The restaurant doesn’t open for another three hours, yet a bustling cooking crew greets me as Refectory’s Head Chef Richard Blondin walks us to the dessert niche. He’s about to demonstrate the various techniques and stages a picture-perfect plate undergoes.

Photos of plated desserts are taped to the walls, diagrammed with arrows, instructions, and ingredient names. I immediately think how this nook could pass for an art gallery or a scene from a cooking crime show.  But I see no bread or blood. Instead, I’m told if the restaurant plans for a busy night, plating has to be designed around pace and volume.

Like an artist at work, Blondin intently begins pulling out ingredients.

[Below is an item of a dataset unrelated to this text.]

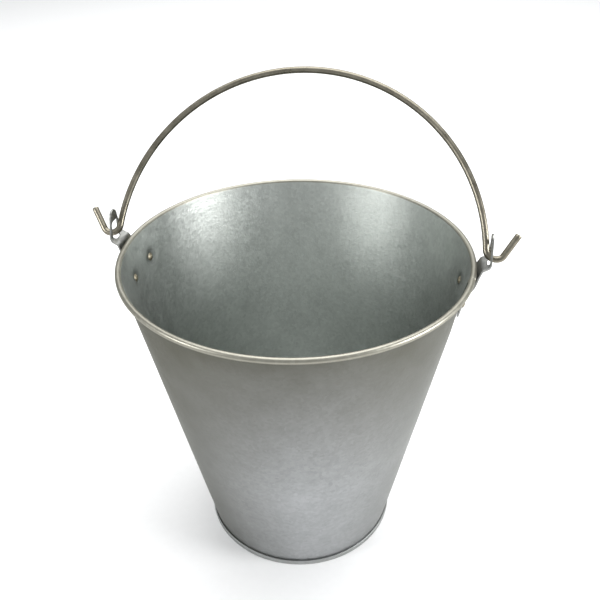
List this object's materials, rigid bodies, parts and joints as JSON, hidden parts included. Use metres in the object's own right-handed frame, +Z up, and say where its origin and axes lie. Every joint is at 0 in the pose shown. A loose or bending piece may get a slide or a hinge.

Step one: he shimmies a gambas, or shrimp roll, colored light pink with speckles of green and cream, onto the center of a white dish. Next, he carefully layers slices of cured salmon trimmed with sugar, pepper, and salt in an elevated fan around the roll. He then meticulously places red onion strands dyed with red beet juice atop the half-finished creation.

“It helps if you focus on one color family. In this case, we’re using red.” Up to this point in our interview, he had been making consistent eye contact. Now, the plate beckons him to its level.  “Most ingredients should belong to a similar hue, but it’s always a good idea to add green. Color and texture contrast is good.”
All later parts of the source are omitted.